Paul Groussac lo retrata de este modo: “Alto, musculoso, de facciones enérgicas y modales sueltos, el hijo algo desbaratado del pulcro don Valentín (uno de mis predecesores en la Biblioteca, a quien alcancé a conocer como presidente del Senado nacional) tan poco se parecía a su padre en lo moral como en lo físico –dejada aparte, se entiende, la característica de talento y caballerosidad que en ambos resplandecía–. Toda la sustancia virtuosa que en el proscripto de Rosas fue honradez y clara razón, tal vez algo pasiva, resultaba en el descendiente –acaso por herencia materna de Antonia Maza, hija y hermana espartana de víctimas ilustres– intrepidez varonil y arrojo impulsivo, no desprovisto, por cierto, de impulsiva habilidad. Como todos los grandes caudillos populares, Alsina aunaba en su actuación la iniciativa resuelta e impulsora que impone a los partidarios, con la llaneza cordial que les atrae y encadena. En sus quince años de jefatura política supo mostrarse el más autoritario y eficaz, al par que el menos formalista y solemne de los conductores de hombres: el más indómito ante la resistencia irracional, a la vez que el más dócil casi siempre a la razón persuasiva. Acaso, para las nuevas generaciones que no conocieron al personaje ni están muy al tanto de sus actos e índole, pudiera resumirse grosso modo la figura y aun la figuración de Alsina diciendo que en ellas se amalgamaban, por mitad, las más modernas y familiares de Pellegrini y Alem, quienes, por otra parte, a la sombra de aquél y a favor de su triunfante candidatura a la gobernación de Buenos Aires, hicieron juntos las primeras armas”.
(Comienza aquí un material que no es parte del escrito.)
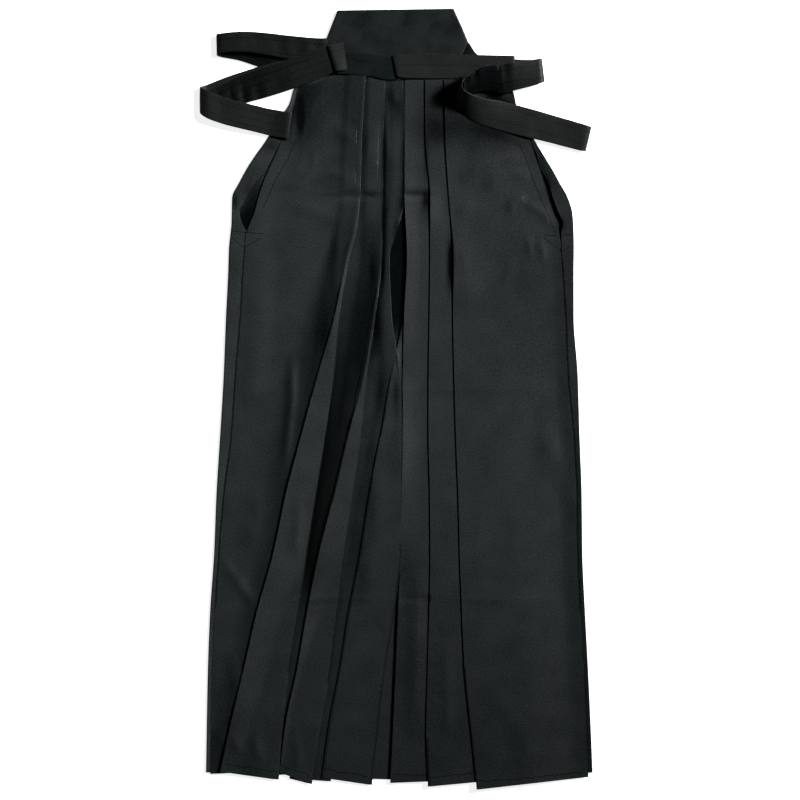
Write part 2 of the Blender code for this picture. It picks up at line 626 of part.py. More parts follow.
def build_band():
    edge = np.array(TOP_EDGE, float)
    rings = []
    for x, upper in BAND:
        lower = SEAM_Y - float(smooth(edge[:, 0], edge[:, 1], x)) + SEAM_GAP
        on_back, on_board = WALL + LAY_GAP, BOARD_THICK + LAY_GAP
        profile = ((lower, on_back), (BAND_STEP_Y, on_back), (BAND_STEP_Y + 1.2, on_board), (upper, on_board),
                   (upper, BAND_TOP - 0.7), (upper - 0.7, BAND_TOP), (lower + 0.7, BAND_TOP), (lower, BAND_TOP - 0.7))
        rings.append(np.array([(x, y, z) for y, z in profile]))
    stacked_rings("front_band", rings, cloth("front_band_cloth", STRAP_COLOUR, 0.75))


def build_straps():
    for name, rows in (("strap_front_left", FRONT_LEFT_STRAP), ("strap_back_left", BACK_LEFT_STRAP),
                       ("strap_front_right", FRONT_RIGHT_STRAP)):
        strap(name, *ribbon_frames(rows), cloth(name + "_cloth", STRAP_COLOUR, 0.75))
    outer_a, outer_b, through = ribbon_frames(BACK_RIGHT_STRAP)
    inward = through * (STRAP_WALL + LAY_GAP)
    back = slice(len(outer_a) - 2, INNER_FIRST_ROW - 1, -1)
    first = np.vstack([outer_a, (outer_a + inward)[back]])
    second = np.vstack([outer_b, (outer_b + inward)[back]])
    along = np.gradient((first + second) / 2, axis=0)
    through = np.cross(along, second - first)
    through /= np.linalg.norm(through, axis=1)[:, None]
    strap("strap_back_right", first, second, through, cloth("strap_back_right_cloth", STRAP_COLOUR, 0.75))


def main():
    for thing in list(bpy.data.objects):
        bpy.data.objects.remove(thing)
    build_backs()
    build_gussets()
    build_fronts()
    build_board()
    build_band()
    build_straps()


main()
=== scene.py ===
# %% [markdown]
# # A pair of pleated hakama, laid out flat
# The garment is cut from a dark twill: two pleated fronts, two plain backs, a gusset in each leg, a stiff
# board at the back of the waist, a band along the front of it, and four long ties. The packed model gives
# the frame: every piece made here stands in its place and takes its sizes.

import math

import bmesh
import bpy
import numpy as np
from mathutils.bvhtree import BVHTree
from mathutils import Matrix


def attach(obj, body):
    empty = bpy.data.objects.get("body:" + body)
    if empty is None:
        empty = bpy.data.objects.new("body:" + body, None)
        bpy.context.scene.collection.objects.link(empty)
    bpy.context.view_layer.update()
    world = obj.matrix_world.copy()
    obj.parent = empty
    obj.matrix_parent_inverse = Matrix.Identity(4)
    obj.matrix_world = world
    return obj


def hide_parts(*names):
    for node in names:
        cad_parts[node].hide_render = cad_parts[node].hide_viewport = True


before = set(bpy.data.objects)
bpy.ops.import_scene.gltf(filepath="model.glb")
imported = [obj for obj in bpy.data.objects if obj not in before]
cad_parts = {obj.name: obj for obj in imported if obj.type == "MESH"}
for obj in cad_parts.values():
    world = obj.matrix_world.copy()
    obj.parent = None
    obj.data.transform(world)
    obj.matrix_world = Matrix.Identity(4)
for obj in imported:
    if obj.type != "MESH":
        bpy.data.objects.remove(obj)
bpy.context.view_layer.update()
MM = 0.001

# %% [markdown]
# ## Where it lies and how it is lit
# The cloth lies on a pale floor and is seen from straight above. A dark twill shows its folds only by its
# sheen, so one soft box stands to the upper right, low enough that a slope facing it shines and one facing
# away goes dark. More lamps would flatten the folds, so only a faint surround fills the shadows. A long
# lens keeps the garment's outline true from edge to edge.

# %% Floor, camera and lights
VIEW_WIDTH = 1.0795  # metres of floor across the view
VIEW_CENTRE = (0.0052, -0.0022)
LENS = 300.0
SENSOR = 36.0
TOP_OF_CLOTH = 0.004
CAMERA_HEIGHT = VIEW_WIDTH * LENS / SENSOR + TOP_OF_CLOTH
FLOOR_HALF = 6.0  # metres from its middle to its edge
FLOOR_LOOK = {"Base Color": (0.9, 0.9, 0.9, 1), "Roughness": 0.9,
              "Emission Color": (1, 1, 1, 1), "Emission Strength": 0.85}
SURROUND_LOOK = {"Color": (0.93, 0.96, 1, 1), "Strength": 0.010}


def set_inputs(node, look):
    for socket, value in look.items():
        node.inputs[socket].default_value = value


def lay_floor():
    mesh = bpy.data.meshes.new("floor")
    signs = ((-1, -1), (1, -1), (1, 1), (-1, 1))
    mesh.from_pydata([(x * FLOOR_HALF, y * FLOOR_HALF, -MM) for x, y in signs], [], [(0, 1, 2, 3)])
    floor = bpy.data.objects.new("floor", mesh)
    bpy.context.scene.collection.objects.link(floor)
    paint = bpy.data.materials.new("pale_floor")
    paint.use_nodes = True
    set_inputs(paint.node_tree.nodes["Principled BSDF"], FLOOR_LOOK)
    mesh.materials.append(paint)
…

Don Adolfo abrió, después de Mitre, que fue el primer magistrado de la Argentina unificada, la fatídica racha de ex gobernadores de Buenos Aires que no pudieron llegar a presidentes. En efecto, rigió los destinos de la provincia desde 1866. En 1867, al aproximarse la renovación del Poder Ejecutivo, fue candidato del Partido Autonomista. Era la opción entre el Partido Nacionalista, de Mitre, y el viejo Partido Federal, de Urquiza. Al lado de Alsina se ubicaron los primeros mandatarios de Córdoba, Mateo Luque, y de Santa Fe, Nicasio Oroño, quien se postulaba como vicepresidente. Esta unión de provincias, temible por la importancia de sus componentes y recursos, fue, según Isidoro Ruiz Moreno, la primera “Liga de Gobernadores” de nuestra historia electoral.
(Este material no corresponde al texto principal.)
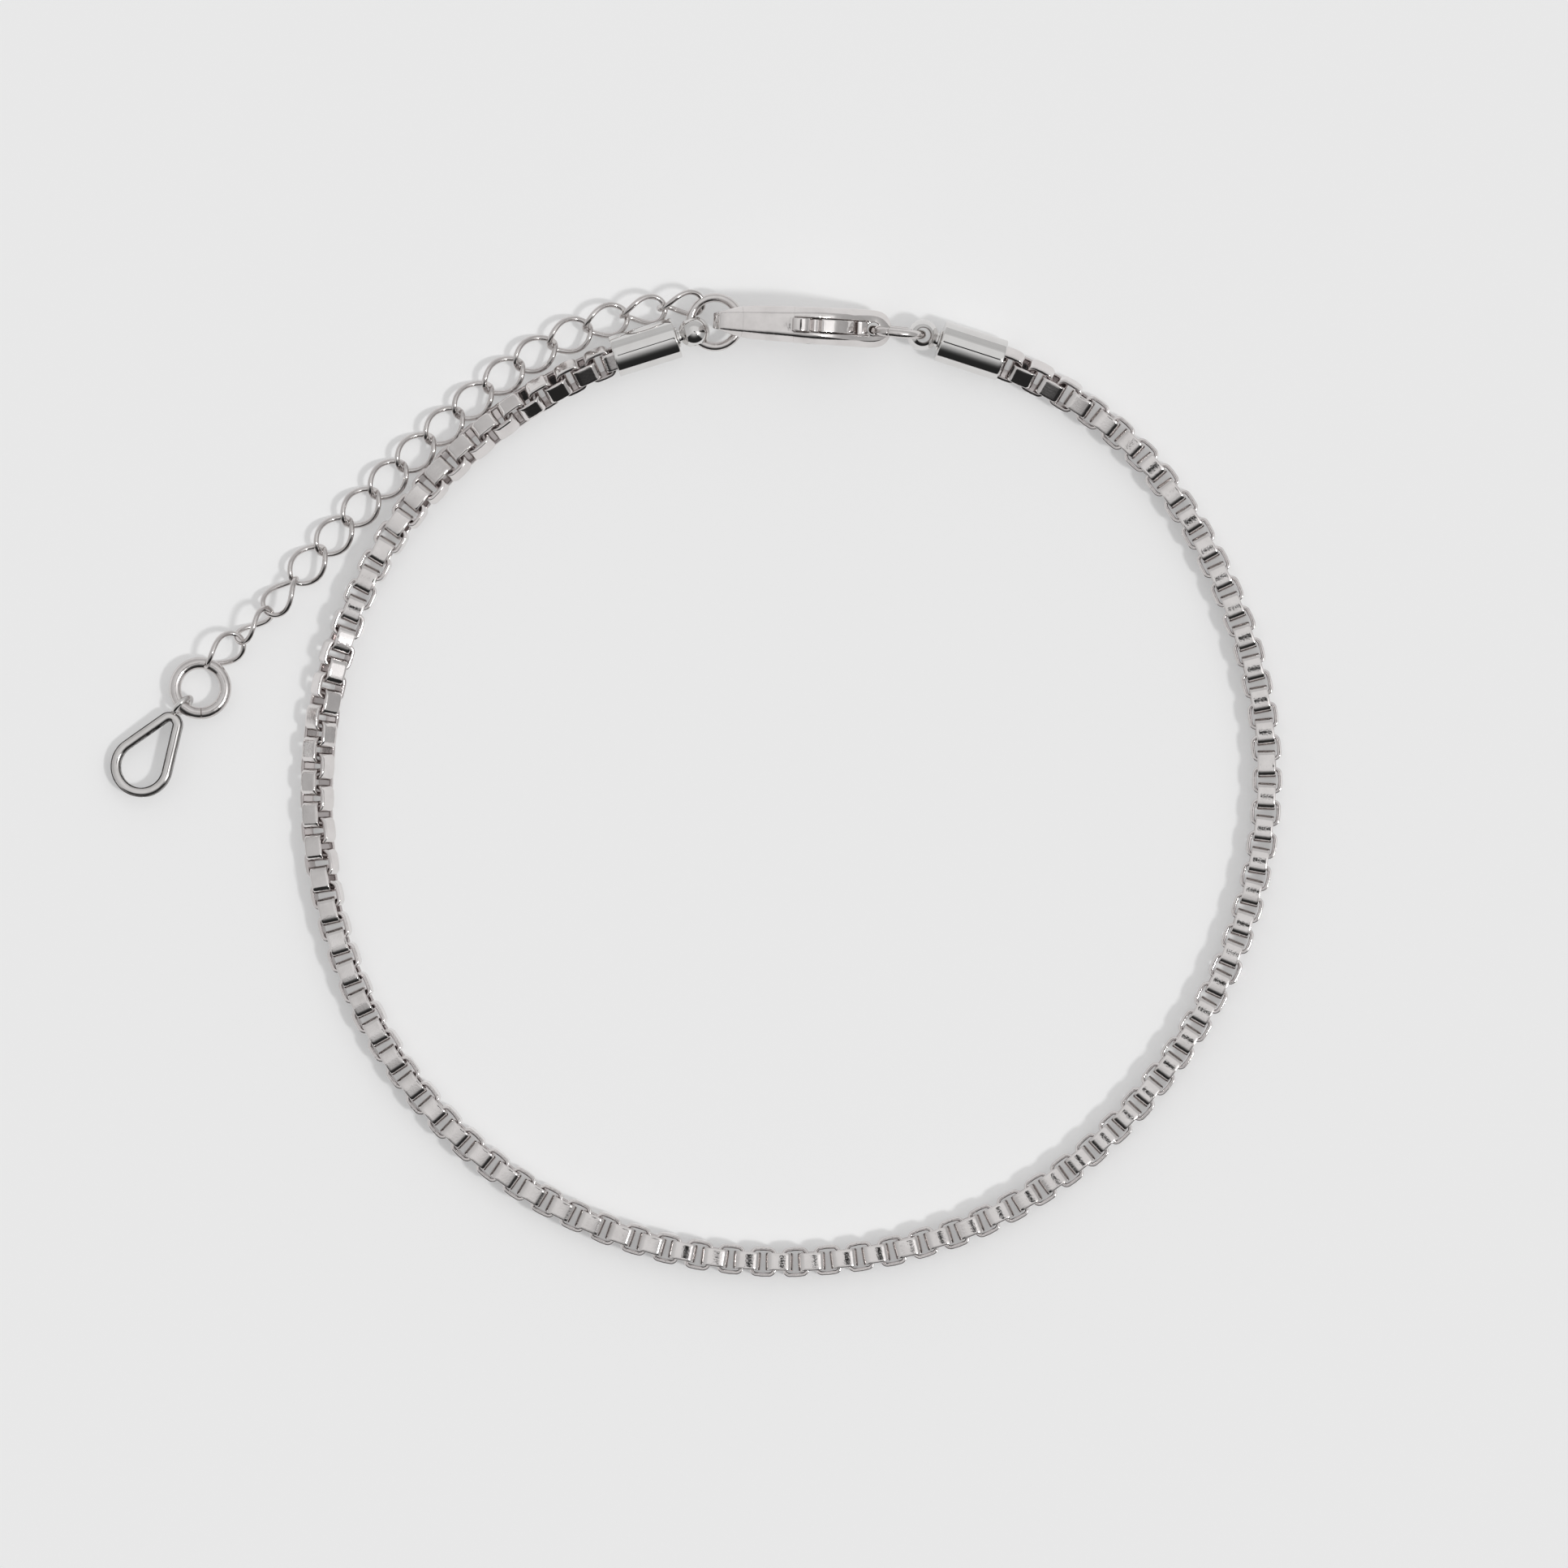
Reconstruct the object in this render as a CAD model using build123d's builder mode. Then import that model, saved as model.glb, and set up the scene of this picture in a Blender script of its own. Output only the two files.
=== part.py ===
"""Chain anklet: a box chain with turned end caps, a lobster clasp and an extender with a charm.

Millimetres, +Z up. The anklet lies open in a ring on the plane z = 0, and the origin is
under the middle of the whole thing. Each piece is a solid of its own; soldered metal is one.
"""

from build123d import *

import math
import os

os.makedirs("parts", exist_ok=True)

# Box chain: a tube as thick as its square links
BOX_CHAIN_DIA = 2.3
LIFT = BOX_CHAIN_DIA / 2

# Extender: a tube as thick as the twisted links stand
EXTENDER_DIA = 1.6
EXTENDER_LIFT = EXTENDER_DIA / 2

# End caps: a turned cup that takes the chain, a neck and a fat eye
CAP_DIA = 3.24
CAP_LENGTH = 5.1
CAP_BORE_DIA = 2.76
CAP_BORE_DEPTH = 4.4
CAP_RIM = 0.06
NECK_DIA = 1.3
NECK_LENGTH = 0.5
EYE_REACH = 1.42
EYE_MEAN_RADIUS = 0.9
EYE_HALF_WALL = 0.3
EYE_HALF_WIDTH = 0.85
CHAIN_INSERTION = 3.0

# Jump rings of round wire
JUMP_RADIUS = 1.92
JUMP_WIRE = 0.7
END_RING_RADIUS = 1.96
END_RING_WIRE = 0.95

# Lobster clasp: seen from the side, u runs from the nose to the tail and w up from the floor
CLASP_LENGTH = 13.85
CLASP_WIDTH = 2.94
CLASP_NOSE_WIDTH = 1.24
CLASP_TAIL_WIDTH = 2.6
CLASP_EDGE_WIDTH = 2.0
CLASP_HEIGHT = 5.8
TAB_HEIGHT = 6.4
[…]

Sin embargo, el veto del presidente Mitre, expresado en su célebre Carta de Tuyú Cué, lo obligó a renunciar a sus aspiraciones. Pero Domingo Faustino Sarmiento lo incorporó a su fórmula y fue vicepresidente hasta 1874. El temperamento autoritario del sanjuanino no le brindó la posibilidad de otra cosa que no fuera, según dijo una vez, “agitar la campanilla del Senado”.
Volvió a postularse para la renovación de ese año, mas el vigoroso respaldo del sanjuanino consagró a su ministro de Instrucción Pública, Nicolás Avellaneda.
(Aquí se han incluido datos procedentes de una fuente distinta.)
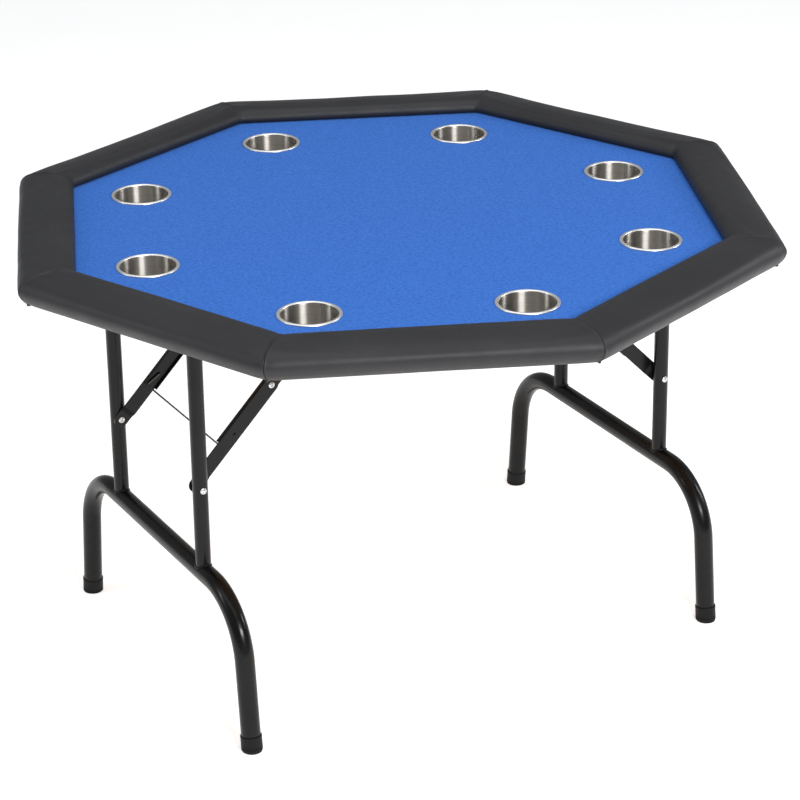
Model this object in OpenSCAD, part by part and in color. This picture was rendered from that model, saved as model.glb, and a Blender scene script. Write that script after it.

Por entonces, LA NACION destacó sin ambages el modo en que Sarmiento lo había “dejado en la estacada”, pero Alsina, sin duda íntimamente convencido de que la afirmación del diario de Mitre era cierta, prefirió disimular lo ocurrido y aceptó colaborar con el nuevo mandatario, cosa que le reprocharon acremente algunos de sus amigos, entre ellos, Nicasio Oroño, que “había quemado un campo”, malvendiéndolo, para respaldar una candidatura que no cristalizó.
Leal a sus principios y deseoso de llevar adelante un programa de verdadera unión nacional y solución de problemas tan serios como el de la frontera, aceptó el ministerio de Guerra y Marina. El viejo caudillo perdía su prestigio empujado por los nuevos dirigentes de su partido, cuando, en pleno viaje por la línea de fortines, se sintió repentinamente enfermo. Una dolencia fulminante lo desplomó y murió en la Buenos Aires de sus amores el 29 de diciembre de 1877, dejando un ejemplo de honradez y austeridad sin tacha.